Removal of unfair contract terms
My Business has covered the issue of unfair contract terms quite extensively, which has been a core focus of the ACCC since the law changed last year.
And as previously outlined, the ACCC has serious concerns that the current law is ineffective and needs serious reform to deliver tangible benefits to SMEs.
“The unfair contract laws are just incredibly important… many problems facing small businesses can be traced back to unfair contract terms,” Mr Sims explained.
But he said the current rules are “deeply, deeply flawed”, as they do not make it illegal to incorporate unfair terms into a contract, and there are also no penalties to act as a deterrence against doing so.
According to Mr Sims, many companies approached by the ACCC on the issue tell them to “go jump”, and it’s only on the steps of court that they take the matter seriously and move to amend their contracts.
Another problem is that there are gaps in which SMEs are and are not covered, and what is defined as a standard form contract – noting that car dealers and dairy farmers are among those impacted under the current provisions.
ASIC too has a strong focus on this in the financial services space, having forced the big four banks to remove unfair terms from their contracts.
Mr Price noted that it will be actively monitoring compliance, but will expand this focus to other financial services providers, including the fintech sector.
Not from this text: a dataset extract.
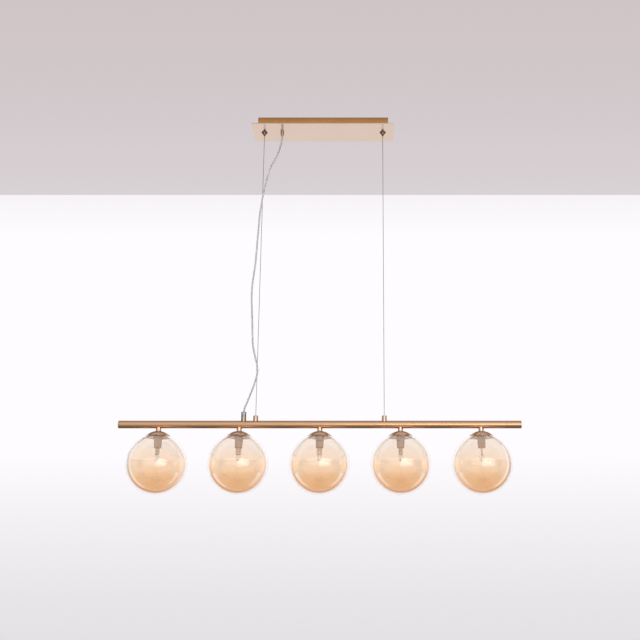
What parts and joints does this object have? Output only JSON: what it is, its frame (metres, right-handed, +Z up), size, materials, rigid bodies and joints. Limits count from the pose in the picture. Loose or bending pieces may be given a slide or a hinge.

But the government has unveiled plans for a review of the laws to begin late in 2018, in which the ACCC said it will push for a much more black and white approach.
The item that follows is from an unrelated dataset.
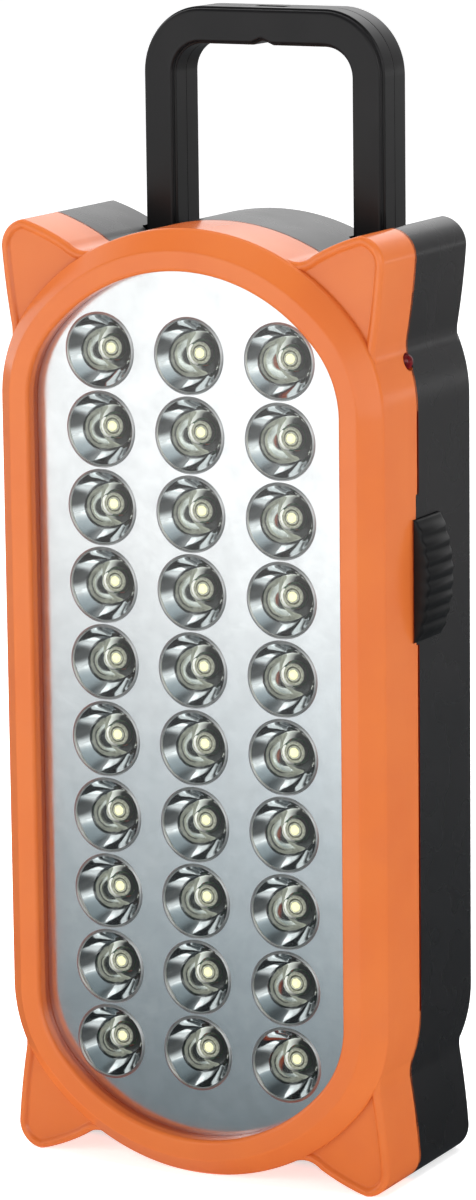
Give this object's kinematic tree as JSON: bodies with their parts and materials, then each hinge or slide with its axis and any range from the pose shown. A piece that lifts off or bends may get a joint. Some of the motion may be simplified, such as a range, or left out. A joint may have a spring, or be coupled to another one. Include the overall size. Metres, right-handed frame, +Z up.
{
  "type": "rechargeable hand lantern",
  "caption": "Flat upright hand lantern with a panel of mirrored LED cups behind a clear window, four ear-like corners, a pull-out U handle and a slide switch.",
  "frame": {"origin": "on the ground under the middle of the lamp body, on the flat that it stands on", "axes": "+X across the lantern towards the switch side, +Y from the lit front to the back, +Z up"},
  "size_m": [0.0906, 0.0497, 0.2364],
  "materials": {
    "orange_plastic": "glossy injection-moulded orange plastic",
    "black_plastic": "semi-gloss moulded black plastic",
    "handle_plastic": "semi-gloss moulded black plastic",
    "knob_plastic": "ribbed black plastic",
    "clear_window": "clear flat plastic window",
    "mirror_plating": "vacuum-metallised plastic",
    "led_epoxy": "clear epoxy dome over a pale yellow phosphor",
    "indicator_epoxy": "dark red epoxy",
    "circuit_board": "green circuit board laminate",
    "battery_case": "grey battery case",
    "capacitor_resin": "dipped red resin",
    "plated_steel": "zinc-plated steel",
    "pin_brass": "bright brass",
    "red_insulation": "PVC wire insulation",
    "black_insulation": "PVC wire insulation"
  },
  "bodies": {
    "housing": {"front_housing": "orange_plastic", "rear_housing": "black_plastic", "handle_retainer": "black_plastic", "ac_inlet": "black_plastic", "window_lens": "clear_window", "reflector_panel": "mirror_plating", "led_01_1": "led_epoxy", "led_01_2": "led_epoxy", "led_01_3": "led_epoxy", "led_02_1": "led_epoxy", "led_02_2": "led_epoxy", "led_02_3": "led_epoxy", "led_03_1": "led_epoxy", "led_03_2": "led_epoxy", "led_03_3": "led_epoxy", "led_04_1": "led_epoxy", "led_04_2": "led_epoxy", "led_04_3": "led_epoxy", "led_05_1": "led_epoxy", "led_05_2": "led_epoxy", "led_05_3": "led_epoxy", "led_06_1": "led_epoxy", "led_06_2": "led_epoxy", "led_06_3": "led_epoxy", "led_07_1": "led_epoxy", "led_07_2": "led_epoxy", "led_07_3": "led_epoxy", "led_08_1": "led_epoxy", "led_08_2": "led_epoxy", "led_08_3": "led_epoxy", "led_09_1": "led_epoxy", "led_09_2": "led_epoxy", "led_09_3": "led_epoxy", "led_10_1": "led_epoxy", "led_10_2": "led_epoxy", "led_10_3": "led_epoxy", "indicator_led": "indicator_epoxy", "led_board": "circuit_board", "charger_board": "circuit_board", "switch_body": "circuit_board", "battery": "battery_case", "film_capacitor": "capacitor_resin", "battery_bracket": "plated_steel", "retainer_screw": "plated_steel", "housing_screw_upper_right": "plated_steel", "housing_screw_upper_left": "plated_steel", "housing_screw_lower_left": "plated_steel", "housing_screw_lower_right": "plated_steel", "inlet_pin_upper": "pin_brass", "inlet_pin_lower": "pin_brass", "battery_lead_positive": "red_insulation", "led_lead": "red_insulation", "inlet_lead_lower": "red_insulation", "battery_lead_negative": "black_insulation", "inlet_lead_upper": "black_insulation", "switch_lead": "black_insulation"},
    "handle": {"handle_front_half": "handle_plastic", "handle_rear_half": "handle_plastic"},
    "switch": {"switch_knob": "knob_plastic", "switch_lever": "plated_steel"}
  },
  "joints": [
    {"name": "handle_slide", "type": "slide", "parent": "housing", "child": "handle", "axis": [0, 0, 1], "range_m": [-0.033, 0]},
    {"name": "switch_slide", "type": "slide", "parent": "housing", "child": "switch", "axis": [0, 0, 1], "range_m": [0, 0.0045]}
  ]
}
“We want a simple formula – there is the law, if you break it, we’ll whack you,” Mr Sims said.
Stamping out illegal phoenix activity
This issue is something that is being jointly attacked by ASIC, the ATO and the Fair Work Ombudsman.
“The unfair competitive advantage that operators can get by engaging in illegal phoenix activity has a significant impact on our economy. It means that businesses that are intentionally avoiding paying debts… can charge a lower rate for their services compared to their honest competitors,” ASIC’s Mr Price said.
“It is a serious problem in Australia. In fact, according to a report by PWC recently, illegal phoenix activity is estimated to have cost our economy between $2.85 and $5.13 billion a year, and the cost to business is up to about $3.1 billion a year.”
For its part, Mr Price said that ASIC has prosecuted 382 individuals for 734 offences for failed recordkeeping – “often a classic example of phoenix activity”.
He said that as well as a dedicated ATO taskforce and the Serious Financial Crime Taskforce within the Federal Police, ASIC has and continues to work with around 30 other federal, state and territory agencies to investigate and prosecute phoenix activities.
According to Mr Price, ASIC this year added detail advice on its website aimed to arm business leaders with practical measures on avoiding falling victim to such criminal behaviour.
Mr Price also welcomed the recent moves by the federal government to add two new criminal offences, and said ASIC “strongly supports” the introduction of a new Director Identification Number (DIN).
Greater emphasis on education and deterrence
The ACCC’s Mr Sims admitted that enforcing consumer law in particular is a difficult task, given that it does not have the resources to prosecute each and every offence.
As such, he said the approach of the ACCC is to identify systemic conduct and take action – usually against large businesses – as a means of punishing this activity and simultaneously issuing a deterrence to other businesses.
Enforcement of workplace laws is also another common point of contention for SMEs. And FWO’s Ms Parker admitted that the vast majority of cases of improper pay and conditions being provided to employees is caused by misunderstandings of the rules, as opposed to deliberate misconduct.
As such, Ms Parker said the FWO is committed to continuing and increasing the amount of education it conducts directly with employers in a bid to break down these barriers and remove problems before they arise.
Restoring trust and confidence in regulators and large organisations
“I think, frankly, our community has an all-time low trust and confidence in large institutions – I’m not just talking about the Tax Office, I’m talking across the board,” Mr Jordan said in a very open admission.
“So this is a big deal for us, and it’s a big deal for a lot of other people.”
It follows the banking and financial services royal commission, some major fines against large companies for misconduct as well as allegations against the ATO itself for bullying SMEs and improper decision-making and appeals processes.
Mr Jordan said achieving that from the ATO’s perspective involves making compliance much easier to achieve by being more transparent about what is required and more readily available to address business concerns as and when they arise.
“Our vision… is to contribute to the economic and social wellbeing of Australians by fostering willing participation in the tax administration system,” he said.
“A lot of studies internationally show it is driven by two things: one, the easier you make it for people to comply, the more likely they are to do so. So we’ve done a whole lot of measures to make it easier, particularly for small business.
“[For example,] I thought it was odd when I came in [to the ATO in 2013], the only way you could interact with us was to ring between nine to five or write a letter, so we did things like after-hours call back services, virtual assistants.”
Mr Jordan said the second aspect of driving trust amounts to “confidence that other people are paying their right amount of tax”.
“In other words, if you think other people are paying, you’re more likely to do so yourself,” he said.
This involved an initial hardline stance against multinational tax avoidance, and then expanding that to the rest of the business sector.
But more than this, Mr Jordan said trust needs to be a two-way street, which is why the ATO has reformed its SME consultation processes to be more streamlined and effective in receiving and addressing concerns from the business community.
“When I came in, there was 68 consultation groups across the Tax Office – 68 committees with 1,494 external participants holding around 250 meetings a year. It was an industry [but] I don’t think anyone listened to anyone [else],” he said, among the minutes and notes that were being generated.
“So we collapsed those into eight, one of which of course is the small business stewardship group.”
“I don’t want an industry – I want actual listening and action and a forum where it’s safe to raise issues and problems.”